Jackson police would not release the police report on the incident but said that in general, when a victim files a domestic assault charge, an arrest warrant is issued and officers are dispatched to make the arrest.
But not all suspects can be located immediately. If, as in Bell's case, the charge is dropped before the arrest, the suspect is never arrested.
This history between the two, who had been dating about a year and a half, makes it all the more difficult for her family.
Her uncle, Dale Spencer, said he is angry that the police did not arrest and charge Bell after the alleged hammer incident.
He is angry that no one was able to deal with Bell's apparent drug problem, including what he described as an obsession with bodybuilding and steroids.
Both Bell and Spencer were avid clients of the Courthouse Racquet & Fitness Club off Lakeland Drive. No one there would comment Wednesday.
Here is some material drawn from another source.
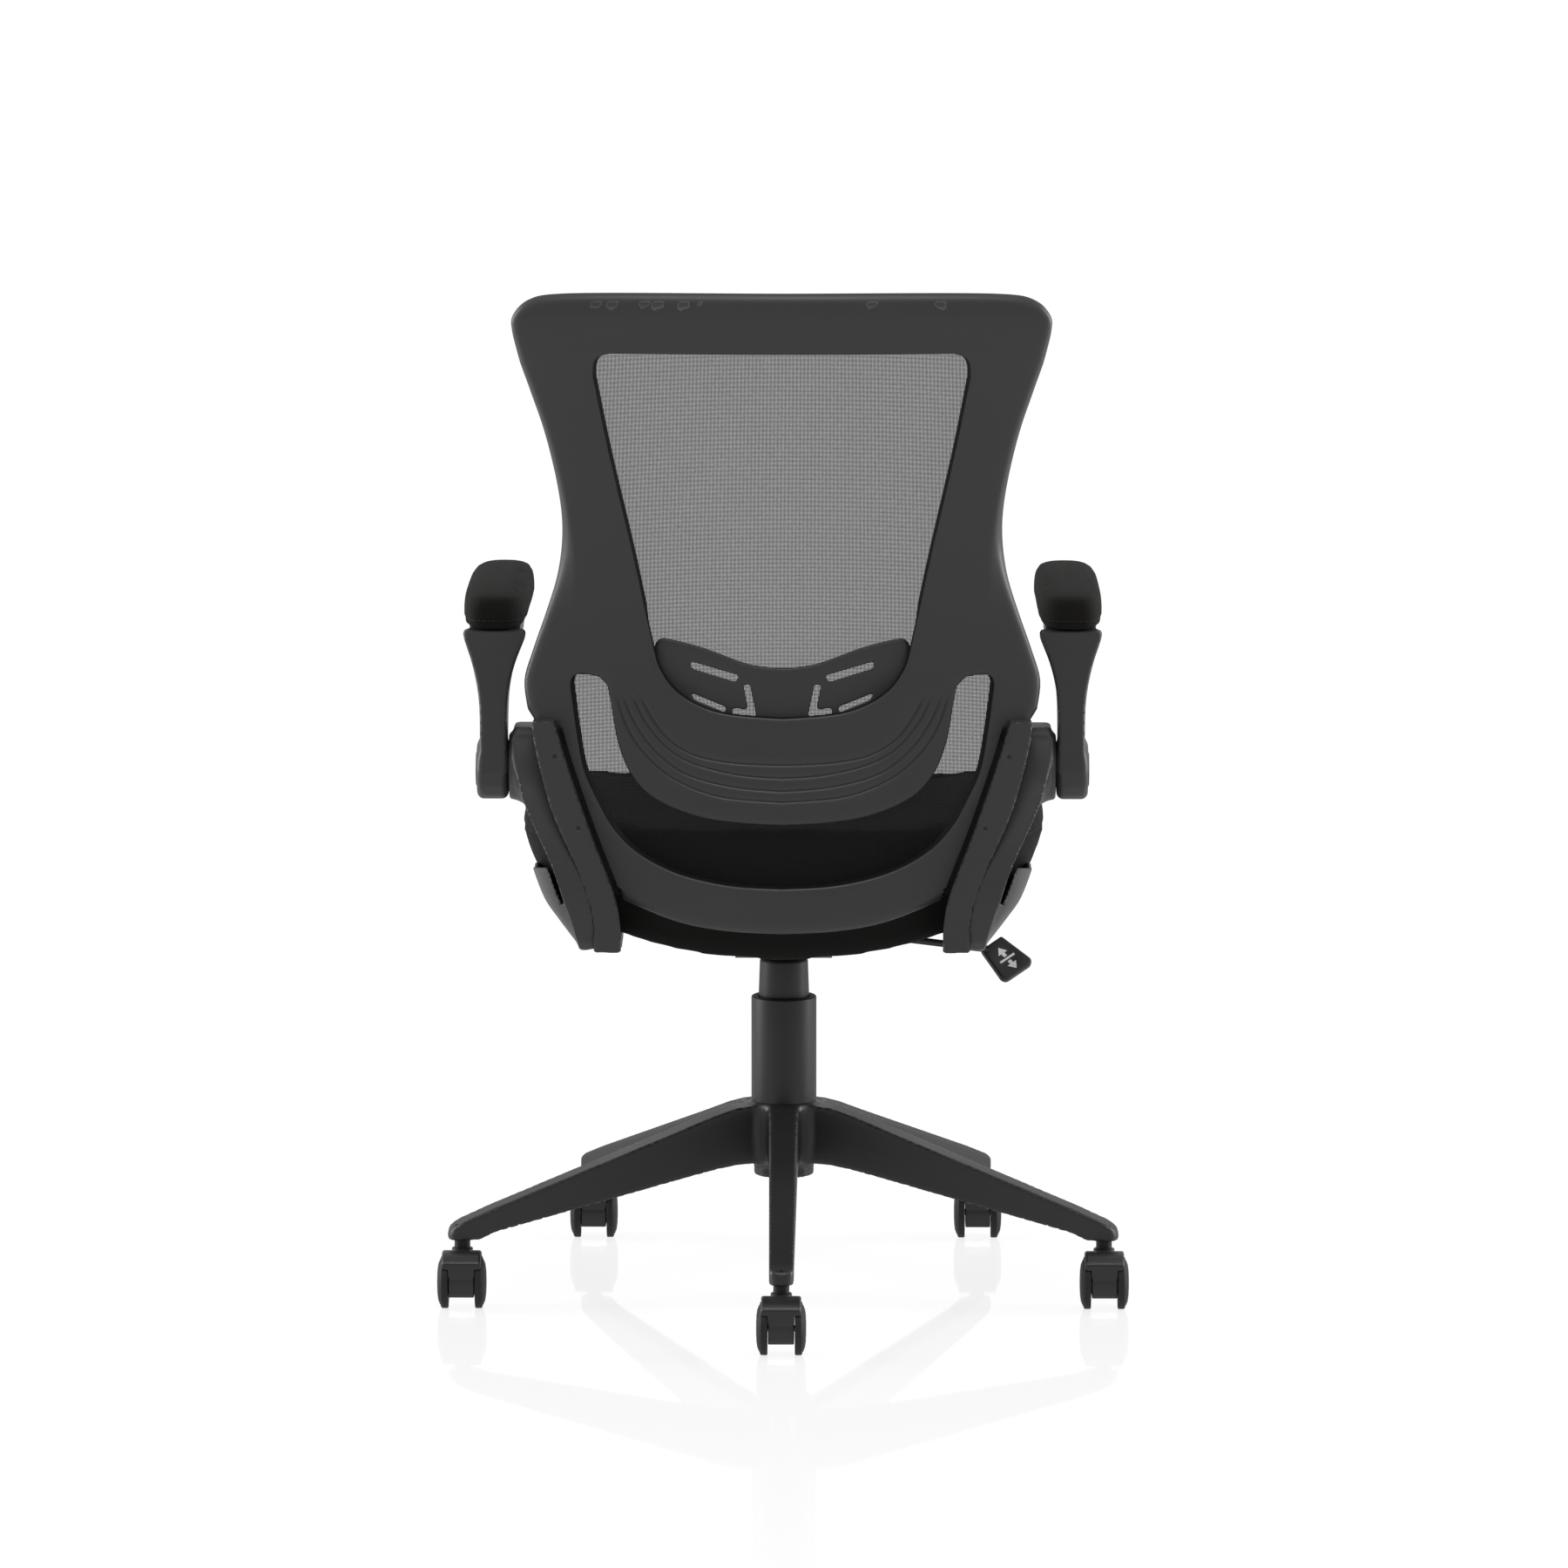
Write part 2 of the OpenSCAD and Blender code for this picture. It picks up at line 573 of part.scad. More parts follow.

Spencer's family said the two did many things together.
They'd met when she was working at Wells Fargo Financial off Lakeland Drive. He was a client. Soon, he asked her out on a date. He doted on her, and they fell in love.
She quit her job at Wells Fargo and went to work for Bell at the car dealership he ran, I.W. Motors in Florence.
In Secretary of State documents filed in May this year, Bell is listed as the company's president, secretary and treasurer.
The building where I.W. Motors was located now houses Metro Auto Sales. Manager Kirk Bivens said the owner of the building did not renew the lease with Bell about three months ago.
Recently, Spencer had become interested in doing something more humanitarian with her life, said Mary Henley, Spencer's grandmother who lives in Brandon.
When Bell had entered the rehab facility, Henley said, Spencer researched it thoroughly. She considered trying to go into the field herself, so she could help people.
"She had a very kind heart," Henley said.
Not long ago, Spencer bought her first home, a 1,500-square-foot house on Parkwood Place in north Jackson.
The house, on a tree-lined street with homes built in the 1950s, is two blocks from the gas station where Bell surrendered.